国際シンポジウム「国際的視野から眼差す日本メディアと大衆文化史 ―放送100周年に見出す知と課題」に参加して

安藤千穂子(プロジェクト研究員)
2025年10月10日

 2025711日から13日に、国際シンポジウム「国際的視野から眼差す日本メディアと大衆文化史放送100周年に見出す知と課題」が日文研で開催されました。大衆文化研究プロジェクトの継承と国際日本研究の拡充を目指した企画です。

 本シンポジウムは、日文研の太田奈名子先生と、共同主催であるアムステルダム大学のキャロリン・バードソール先生により発案されました。議論の場に参加できたことへの深い感謝とともに、私なりにこの三日間のシンポジウムを振り返ります。
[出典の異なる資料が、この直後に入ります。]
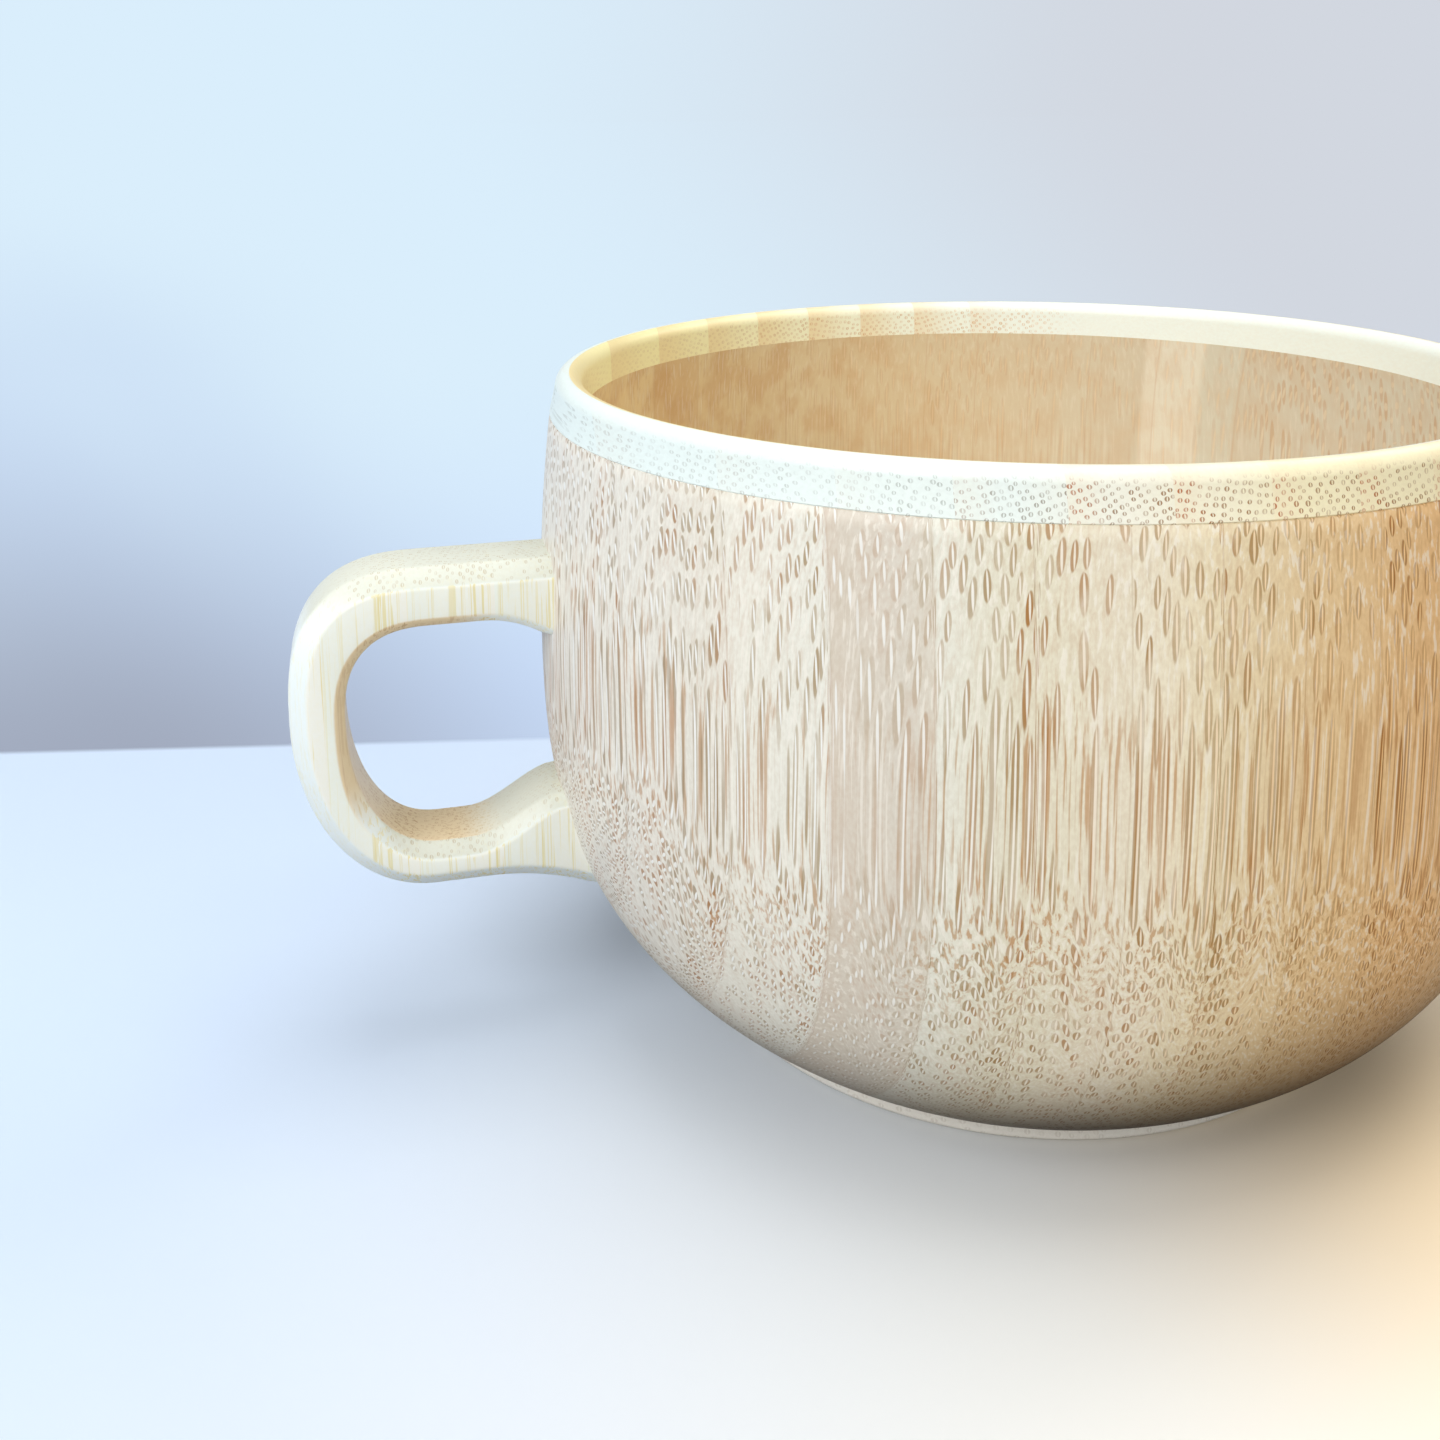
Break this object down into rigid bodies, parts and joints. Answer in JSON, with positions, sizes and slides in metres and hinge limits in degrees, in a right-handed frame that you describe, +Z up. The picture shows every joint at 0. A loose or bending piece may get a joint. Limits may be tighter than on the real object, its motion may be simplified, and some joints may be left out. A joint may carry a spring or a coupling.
{
  "type": "bamboo cup",
  "caption": "Low round cup turned from laminated bamboo strips, with a pale rim ring, a pale loop handle and a thin foot.",
  "frame": {"origin": "centre of the foot's underside, on the cup's axis", "axes": "+Z up along the cup's axis; the handle stands out towards -X"},
  "size_m": [0.1332, 0.107, 0.0696],
  "materials": {
    "brown_bamboo": "satin",
    "rim_bamboo": "satin",
    "foot_bamboo": "satin",
    "handle_bamboo": "satin",
    "dowel_bamboo": "matte"
  },
  "bodies": {
    "root": {"body_strip_handle_side": "brown_bamboo", "body_strip_far_side": "brown_bamboo", "body_strip_02_front": "brown_bamboo", "body_strip_02_back": "brown_bamboo", "body_strip_03_front": "brown_bamboo", "body_strip_03_back": "brown_bamboo", "body_strip_04_front": "brown_bamboo", "body_strip_04_back": "brown_bamboo", "body_strip_05_front": "brown_bamboo", "body_strip_05_back": "brown_bamboo", "body_strip_06_front": "brown_bamboo", "body_strip_06_back": "brown_bamboo", "body_strip_07_front": "brown_bamboo", "body_strip_07_back": "brown_bamboo", "body_strip_08_front": "brown_bamboo", "body_strip_08_back": "brown_bamboo", "body_strip_09_front": "brown_bamboo", "body_strip_09_back": "brown_bamboo", "body_strip_10_front": "brown_bamboo", "body_strip_10_back": "brown_bamboo", "body_strip_11_front": "brown_bamboo", "body_strip_11_back": "brown_bamboo", "body_strip_12_front": "brown_bamboo", "body_strip_12_back": "brown_bamboo", "body_strip_13_front": "brown_bamboo", "body_strip_13_back": "brown_bamboo", "body_strip_14_front": "brown_bamboo", "body_strip_14_back": "brown_bamboo", "body_strip_15_front": "brown_bamboo", "body_strip_15_back": "brown_bamboo", "rim_strip_01": "rim_bamboo", "rim_strip_02": "rim_bamboo", "rim_strip_03": "rim_bamboo", "rim_strip_04": "rim_bamboo", "rim_strip_05": "rim_bamboo", "rim_strip_06": "rim_bamboo", "rim_strip_07": "rim_bamboo", "rim_strip_08": "rim_bamboo", "rim_strip_09": "rim_bamboo", "rim_strip_10": "rim_bamboo", "rim_strip_11": "rim_bamboo", "rim_strip_12": "rim_bamboo", "rim_strip_13": "rim_bamboo", "base_strip_1": "foot_bamboo", "base_strip_2": "foot_bamboo", "base_strip_3": "foot_bamboo", "base_strip_4": "foot_bamboo", "handle_upper_inner_strip": "handle_bamboo", "handle_lower_inner_strip": "handle_bamboo", "handle_upper_middle_strip": "handle_bamboo", "handle_lower_middle_strip": "handle_bamboo", "handle_bend_strip": "handle_bamboo", "handle_outer_strip": "handle_bamboo", "upper_dowel": "dowel_bamboo", "lower_dowel": "dowel_bamboo"}
  },
  "joints": []
}
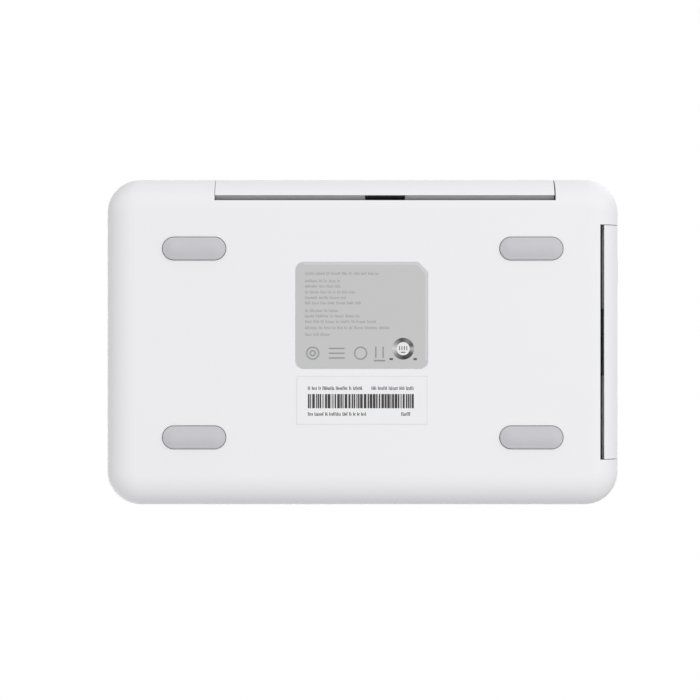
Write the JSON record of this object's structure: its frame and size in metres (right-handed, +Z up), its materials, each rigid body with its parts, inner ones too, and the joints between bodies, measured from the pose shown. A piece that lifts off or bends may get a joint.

企画の趣旨は開催報告などに詳しいので、あわせてご参照ください。

 初日は吉見俊哉先生(東京大学、國學院大学)の基調講演が、12日と13日には、鄭知喜先生(ソウル大学校)とヘンリー・ローレンス先生(ボードウィン大学)の基調講演があり、つづいて、専門分野も活躍されている国も異なる、17名の研究者による発表がおこなわれました。講演と発表のテーマは幅広く、学際性に富んでいたという感想が、シンポジウムの多くの参加者から聞かれました。私もそのことを強く感じた一人です。また、参加者の誰もが自由かつ開かれた態度で議論に臨んでおられたことは、開催に尽力されたお二人の先生が意図したシンポジウムの姿でもあったのではないでしょうか。

 本シンポジウムには、「知」と「課題」を見出すという副題が添えられています。それぞれの参加者は、どのような知を発見し、なにを課題として持ち帰ったのでしょうか。私個人は、メディア研究が歴史的に有してきた「物質性」にたいする問いを、参加したセッションでの議論をつうじて、改めて意識することができました。

 本シンポジウムで得られた研究上のヒントや貴重な繋がりによって、私の研究対象である19世紀の日本の写真に、いま新たな気持ちで向き合うことができています。

日文研の職員の方が手作りされたウェルカムメッセージが、三日間の出会いを祝していました。初日の朝に筆者撮影。